Millennials feel permanently shut out of owning homes and it’s bleeding into every corner of their economic future, top Economist says

Millennials feel permanently shut out of owning homes and it’s bleeding into every corner of their economic future, top Economist says

Few milestones symbolize the American Dream quite like owning a home. For millennials, though, that dream has remained frustratingly elusive. This is the generation that came of age during the fallout of the 2008 financial crash, only to be hit again by the pandemic’s economic shockwaves. And now, just as many are entering prime homebuying years, housing affordability has cratered to a 40-year low while mortgage rates remain painfully high—near levels not seen in four decades.

That sense of being locked out of the housing market isn’t just a financial burden—it’s also deeply emotional. It colors how millennials view their entire financial outlook, according to Moody’s chief economist Mark Zandi. “If they feel like they’re locked out of owning a home it colors their perceptions about everything else going on in their financial lives,” Zandi says.
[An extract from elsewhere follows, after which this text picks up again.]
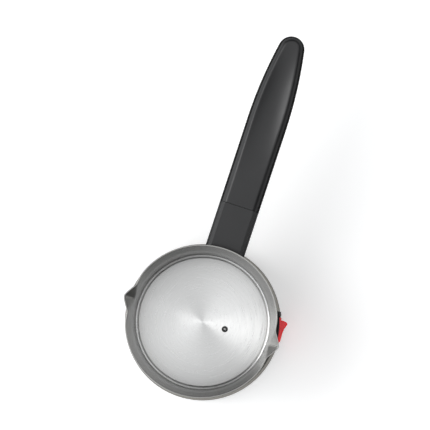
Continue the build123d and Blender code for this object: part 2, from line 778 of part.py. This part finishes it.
save(pot_body(), "pot_body")
save(floor_plate(), "floor_plate")
save(floor_seal(), "floor_seal")
save(sensor_probe(), "sensor_probe")
save(sensor_seal(), "sensor_seal")
save(sensor_clip(), "sensor_clip")
save(heat_spreader(), "heat_spreader")
save(heating_element(), "heating_element")
save(element_pins(), "element_pins")
save(element_leads(), "element_leads")
save(thermal_fuse(), "thermal_fuse")
save(plate_studs(), "plate_studs")
save(stud_spacers(), "stud_spacers")
save(stud_nuts(), "stud_nuts")
save(earth_tab(), "earth_tab")
save(bimetal_discs(), "bimetal_discs")
save(control_body(), "control_body")
save(connector_socket(), "connector_socket")
save(contact_rings(), "contact_rings")
save(contact_leaf(), "contact_leaf")
save(fixed_contact(), "fixed_contact")
save(push_pin(), "push_pin")
save(trip_rocker(), "trip_rocker")
save(trip_pin(), "trip_pin")
save(switch_lever(), "switch_lever")
save(switch_pin(), "switch_pin")
save(switch_bezel(), "switch_bezel")
save(switch_spring(), "switch_spring")
save(base_skirt(), "base_skirt")
save(skirt_seal(), "skirt_seal")
save(chassis_ring(), "chassis_ring")
save(base_cover(), "base_cover")
save(cover_screws(), "cover_screws")
save(handle_bracket(), "handle_bracket")
save(handle_root(), "handle_root")
save(handle_screw(), "handle_screw")
save(grip_lower_shell(), "grip_lower_shell")
save(grip_upper_cover(), "grip_upper_cover")
save(grip_screws(), "grip_screws")
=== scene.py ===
import json
import math

import bmesh
import bpy
from mathutils import Matrix, Vector
from mathutils.kdtree import KDTree


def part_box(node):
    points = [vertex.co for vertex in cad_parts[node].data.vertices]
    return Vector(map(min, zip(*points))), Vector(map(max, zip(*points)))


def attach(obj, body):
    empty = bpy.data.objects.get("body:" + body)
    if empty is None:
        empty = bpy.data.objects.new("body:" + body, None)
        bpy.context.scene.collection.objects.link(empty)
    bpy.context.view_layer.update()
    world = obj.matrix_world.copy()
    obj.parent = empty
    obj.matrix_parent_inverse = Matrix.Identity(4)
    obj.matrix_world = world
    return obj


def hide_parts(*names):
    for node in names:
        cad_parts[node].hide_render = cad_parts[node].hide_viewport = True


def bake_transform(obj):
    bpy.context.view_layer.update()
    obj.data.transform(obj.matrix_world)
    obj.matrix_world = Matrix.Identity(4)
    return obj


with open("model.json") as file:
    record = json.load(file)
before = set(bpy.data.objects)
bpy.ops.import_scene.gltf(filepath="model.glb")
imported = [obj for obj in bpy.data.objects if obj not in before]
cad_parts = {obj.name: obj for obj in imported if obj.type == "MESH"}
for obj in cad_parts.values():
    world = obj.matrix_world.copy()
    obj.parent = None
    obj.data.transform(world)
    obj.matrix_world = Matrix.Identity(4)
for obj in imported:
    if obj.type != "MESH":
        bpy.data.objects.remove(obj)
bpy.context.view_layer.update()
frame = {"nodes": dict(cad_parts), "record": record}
NODES = frame["nodes"]

MM = 0.001

# ---- places read from the frame ----
pot_low, pot_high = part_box("pot_body")
plate_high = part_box("floor_plate")[1]
seal_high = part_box("floor_seal")[1]
cover_low, cover_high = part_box("grip_upper_cover")

RIM_Z = pot_high.z
RIM_R = pot_high.y                        # outer radius of the rim, away from the spouts
SPOUT_TIP = pot_high.x                    # outer tip radius of a spout
SHEET = 1.0 * MM
WALL_R = seal_high.y                      # inner radius of the straight wall
COLLAR_Z = RIM_Z - 19.0 * MM              # the collar flares out above this height
COLLAR_BEND = 5.0 * MM                    # half length of the bend under the collar
SPOUT_DEEP = 24.0 * MM                    # the pouring channel fades out this far below the rim
SPOUT_SLOPE = 0.62                        # how fast a spout's flanks fall back beside its tip
SPOUT_WIDE = 10.4                         # half angle of a spout at the rim, in degrees
SPOUT_NOSE = 1.8 * MM                     # rounding of a spout's tip
SPOUT_SOFT = 0.8 * MM                     # rounding where a spout leaves the collar
SPOUT_END = math.radians(24)              # a spout has ended at this angle from its tip
SPOUT_DIP = 1.0 * MM                      # the rim is drawn in beside each spout
DIP_END = math.radians(40)                # the drawn-in part has ended at this angle
DIP_FADE = 7.5                            # how slowly it fades beyond the spout, in degrees


# ---- shader helpers ----
class Graph:
    """Node tree of one material or world, with short calls for the nodes used here."""

    def __init__(self, name, owner=None):
        self.material = owner or bpy.data.materials.new(name)
        self.material.use_nodes = True
        self.tree = self.material.node_tree
        self.shader = self.tree.nodes["Background" if owner else "Principled BSDF"]

    def add(self, kind, **settings):
        node = self.tree.nodes.new(kind)
        for key, value in settings.items():
            setattr(node, key, value)
        return node

    def link(self, out, socket):
        self.tree.links.new(out, socket)

    def set(self, **values):
        for key, value in values.items():
            self.shader.inputs[key.replace("_", " ")].default_value = value

    def math(self, operation, a, b=None, c=None):
        node = self.add("ShaderNodeMath", operation=operation)
        for socket, value in zip(node.inputs, (a, b, c)):
            if value is None:
                continue
            if isinstance(value, (int, float)):
                socket.default_value = value
            else:
                self.link(value, socket)
        return node.outputs[0]

    def place(self):
        """Position in the part's own frame, in metres, as x, y and z."""
        split = self.add("ShaderNodeSeparateXYZ")
        self.link(self.add("ShaderNodeTexCoord").outputs["Object"], split.inputs[0])
        return split.outputs[0], split.outputs[1], split.outputs[2]

    def vector(self, x, y, z):
        node = self.add("ShaderNodeCombineXYZ")
        for socket, value in zip(node.inputs, (x, y, z)):
            if isinstance(value, (int, float)):
                socket.default_value = value
            else:
                self.link(value, socket)
        return node.outputs[0]

    def noise(self, vector, scale, detail=3.0, rough=0.55):
        node = self.add("ShaderNodeTexNoise")
        node.inputs["Scale"].default_value = scale
        node.inputs["Detail"].default_value = detail
        node.inputs["Roughness"].default_value = rough
        self.link(vector, node.inputs["Vector"])
        return node.outputs["Fac"]

    def spread(self, value, low, high, from_low=0.3, from_high=0.7, ease="LINEAR"):
        """Maps a value onto a range."""
        node = self.add("ShaderNodeMapRange", interpolation_type=ease)
        self.link(value, node.inputs["Value"])
        for name, number in zip(
            ("From Min", "From Max", "To Min", "To Max"), (from_low, from_high, low, high)
        ):
            node.inputs[name].default_value = number
        return node.outputs["Result"]

    def ramp(self, value, stops):
        node = self.add("ShaderNodeValToRGB")
        self.link(value, node.inputs["Fac"])
        elements = node.color_ramp.elements
        while len(elements) < len(stops):
            elements.new(0.5)
        for element, (position, colour) in zip(elements, stops):
            element.position = position
            element.color = (*colour, 1.0)
        return node.outputs["Color"]

    def bump(self, height, strength, distance):
        node = self.add("ShaderNodeBump")
        node.inputs["Strength"].default_value = strength
        node.inputs["Distance"].default_value = distance
        self.link(height, node.inputs["Height"])
        self.link(node.outputs["Normal"], self.shader.inputs["Normal"])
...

The housing market has been a punishing force for millennials for most of their adult lives. They’ve endured two once-in-a-generation economic meltdowns—the 2008 crash and the COVID-19 pandemic. The former saw the real estate market crumble under the weight of predatory lending and collapsing mortgage-backed securities. The latter sparked a work-from-home revolution that sent buyers flocking to suburban areas and small towns, pushing up home prices to unprecedented levels.

Without serious reforms to make housing more affordable, younger generations—who “already feel disenfranchised,” Zandi warns—could turn their economic disappointment into political discontent. His team’s modeling, which links economic indicators to electoral outcomes, suggests housing access could have real consequences for President Joe Biden’s 2024 re-election chances.

“Homeownership is just unaffordable,” Zandi told us. “If it looks like affordability is getting worse and their prospects of becoming a homebuyer are diminishing, that’s going to undermine Biden’s reelection bid.”

The outlook worsened last fall when mortgage rates surged above 8%—the highest in over 20 years—coinciding with a broader cost-of-living crisis that seemed to dash any remaining millennial hopes of homeownership. But more recently, rates have begun to retreat, hovering near 6.8%, which gives some would-be buyers cautious optimism that the market might stabilize.

“When interest rates are at 6%, people feel like they have a chance of becoming a homeowner at some point,” Zandi explains. “Mortgage rates are really very critical” to people’s sense of opportunity.

Of course, today’s rates are still a far cry from the pandemic-era lows of 2.6% in January 2021—among the cheapest borrowing conditions in history. While rates likely won’t return to those extremes, some analysts anticipate further declines, possibly dipping to around 5.5%. With inflation easing and employment remaining strong, there’s hope that a more favorable housing landscape could emerge.

That matters deeply to millennials. A December note from Bank of America Research found that homeownership holds more weight for today’s younger buyers than it did for previous generations. For many, owning property feels like the only reliable financial safe haven in an increasingly unstable economy.

“The goal of homeownership is increasing because of its importance as a respite from a volatile economic environment,” says John Walkup, cofounder of real estate analytics firm UrbanDigs.

Older millennials, especially, are in a bind. Despite some improvement in post-pandemic ownership numbers, they remain far below pre-2008 levels. Bank of America Research found that younger millennials—those aged 28 to 35—are gradually closing the gap with Gen X and boomers. But the legacy of economic instability still hangs heavy, particularly for those who entered adulthood during the Great Recession, burdened with student debt and limited job prospects.

Even now, wages haven’t come close to keeping up with real estate prices. One housing industry executive told us that incomes would need to rise by 55% just to bring affordability back in line.

That’s a major problem for a generation that sees buying a house not just as a personal milestone, but as an essential path to building wealth. “Historically, real estate has been a sure-shot way of unleashing wealth…especially for the middle class,” says Monisha Rana, a real estate agent with Coldwell Banker Warburg in New York.

The numbers back that up: the typical homeowner’s net worth is 40 times higher than that of a renter, according to the National Association of Realtors. With home prices forecast to climb another 5% this year, according to Morgan Stanley, selling a property could be a rare financial windfall for families who’ve managed to break into the market.

On the flip side, those who remain renters risk falling further behind. Without home equity, they miss out on one of the most powerful wealth-building tools available to the middle class.

“Homeownership is about more deep-seated feelings around the economy, particularly for younger people,” Zandi says. “If they can’t afford to buy a home, that really undermines their general thinking about everything else, when it comes to the economy—their job, their pay, their net worth.”

It’s not just a housing crisis. It’s a crisis of confidence—and one that may have consequences far beyond real estate.